## Supplied material
++++++++++

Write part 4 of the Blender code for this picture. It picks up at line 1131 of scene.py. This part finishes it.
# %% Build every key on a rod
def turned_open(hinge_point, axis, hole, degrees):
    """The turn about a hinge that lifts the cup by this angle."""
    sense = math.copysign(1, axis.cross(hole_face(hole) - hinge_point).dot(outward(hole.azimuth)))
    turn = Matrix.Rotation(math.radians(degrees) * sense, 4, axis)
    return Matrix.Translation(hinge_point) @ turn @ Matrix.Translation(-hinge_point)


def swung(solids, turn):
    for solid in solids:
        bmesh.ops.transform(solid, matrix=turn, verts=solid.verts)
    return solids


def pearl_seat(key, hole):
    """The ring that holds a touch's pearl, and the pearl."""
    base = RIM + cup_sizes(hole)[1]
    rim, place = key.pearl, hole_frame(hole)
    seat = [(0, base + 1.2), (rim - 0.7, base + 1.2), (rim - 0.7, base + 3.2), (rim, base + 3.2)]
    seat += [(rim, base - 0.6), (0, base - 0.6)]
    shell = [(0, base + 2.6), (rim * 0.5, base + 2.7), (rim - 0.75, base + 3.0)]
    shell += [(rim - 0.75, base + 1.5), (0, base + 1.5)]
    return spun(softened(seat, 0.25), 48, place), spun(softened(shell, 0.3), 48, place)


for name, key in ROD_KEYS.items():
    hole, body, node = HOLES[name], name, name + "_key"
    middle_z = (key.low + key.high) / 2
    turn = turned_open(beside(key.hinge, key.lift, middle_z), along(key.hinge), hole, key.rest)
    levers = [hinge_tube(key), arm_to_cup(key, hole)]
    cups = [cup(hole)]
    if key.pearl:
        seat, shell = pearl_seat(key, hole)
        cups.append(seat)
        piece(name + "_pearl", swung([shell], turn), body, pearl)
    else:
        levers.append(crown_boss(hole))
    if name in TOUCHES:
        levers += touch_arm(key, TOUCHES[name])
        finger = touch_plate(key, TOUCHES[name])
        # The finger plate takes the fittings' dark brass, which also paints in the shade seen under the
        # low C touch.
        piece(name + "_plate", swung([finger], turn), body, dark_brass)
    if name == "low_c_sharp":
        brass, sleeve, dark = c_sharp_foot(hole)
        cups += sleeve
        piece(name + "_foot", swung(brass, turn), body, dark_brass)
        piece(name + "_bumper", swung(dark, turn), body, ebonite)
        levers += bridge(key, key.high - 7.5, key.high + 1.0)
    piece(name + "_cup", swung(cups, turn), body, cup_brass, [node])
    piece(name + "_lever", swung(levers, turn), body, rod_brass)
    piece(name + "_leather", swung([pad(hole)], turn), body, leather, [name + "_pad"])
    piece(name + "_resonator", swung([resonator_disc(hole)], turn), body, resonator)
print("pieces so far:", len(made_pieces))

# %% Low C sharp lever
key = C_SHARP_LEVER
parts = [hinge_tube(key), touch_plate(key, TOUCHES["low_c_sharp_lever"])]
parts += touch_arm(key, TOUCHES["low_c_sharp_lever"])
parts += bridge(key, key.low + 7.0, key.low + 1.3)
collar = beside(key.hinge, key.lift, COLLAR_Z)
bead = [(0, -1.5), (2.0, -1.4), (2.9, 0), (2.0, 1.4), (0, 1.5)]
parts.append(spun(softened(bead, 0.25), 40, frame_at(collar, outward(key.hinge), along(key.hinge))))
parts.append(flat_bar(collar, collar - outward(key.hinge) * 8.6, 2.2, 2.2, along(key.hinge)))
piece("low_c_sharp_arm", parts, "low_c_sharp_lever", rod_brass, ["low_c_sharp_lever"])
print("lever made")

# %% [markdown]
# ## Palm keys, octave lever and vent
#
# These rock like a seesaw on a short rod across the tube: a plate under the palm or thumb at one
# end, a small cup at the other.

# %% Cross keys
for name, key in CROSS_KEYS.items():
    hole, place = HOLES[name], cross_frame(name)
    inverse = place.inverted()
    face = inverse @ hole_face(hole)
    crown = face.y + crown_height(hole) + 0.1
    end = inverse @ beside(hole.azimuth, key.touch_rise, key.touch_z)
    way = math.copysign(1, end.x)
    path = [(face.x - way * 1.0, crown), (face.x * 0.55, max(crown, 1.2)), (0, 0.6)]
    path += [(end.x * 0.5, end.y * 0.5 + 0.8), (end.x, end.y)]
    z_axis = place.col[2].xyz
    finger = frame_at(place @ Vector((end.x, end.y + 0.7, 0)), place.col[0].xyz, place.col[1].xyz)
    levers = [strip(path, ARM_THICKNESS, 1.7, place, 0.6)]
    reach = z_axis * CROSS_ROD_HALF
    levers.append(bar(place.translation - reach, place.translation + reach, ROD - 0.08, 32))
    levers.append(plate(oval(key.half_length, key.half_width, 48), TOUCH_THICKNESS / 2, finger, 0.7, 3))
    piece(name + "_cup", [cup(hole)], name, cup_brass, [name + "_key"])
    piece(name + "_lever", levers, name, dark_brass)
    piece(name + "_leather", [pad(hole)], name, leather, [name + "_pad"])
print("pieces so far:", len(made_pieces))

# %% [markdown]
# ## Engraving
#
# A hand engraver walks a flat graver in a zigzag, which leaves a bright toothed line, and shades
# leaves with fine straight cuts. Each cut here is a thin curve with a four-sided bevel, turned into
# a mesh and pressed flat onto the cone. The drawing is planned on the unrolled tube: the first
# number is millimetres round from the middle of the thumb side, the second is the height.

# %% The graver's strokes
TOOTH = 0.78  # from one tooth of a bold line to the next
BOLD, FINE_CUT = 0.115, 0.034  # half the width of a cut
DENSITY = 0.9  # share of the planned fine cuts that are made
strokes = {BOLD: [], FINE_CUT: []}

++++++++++

## Task
From the first line of the data above to the line holding "return solids", reproduce each line exactly; emit no other lines.

## Complete response
Write part 4 of the Blender code for this picture. It picks up at line 1131 of scene.py. This part finishes it.
# %% Build every key on a rod
def turned_open(hinge_point, axis, hole, degrees):
    """The turn about a hinge that lifts the cup by this angle."""
    sense = math.copysign(1, axis.cross(hole_face(hole) - hinge_point).dot(outward(hole.azimuth)))
    turn = Matrix.Rotation(math.radians(degrees) * sense, 4, axis)
    return Matrix.Translation(hinge_point) @ turn @ Matrix.Translation(-hinge_point)


def swung(solids, turn):
    for solid in solids:
        bmesh.ops.transform(solid, matrix=turn, verts=solid.verts)
    return solids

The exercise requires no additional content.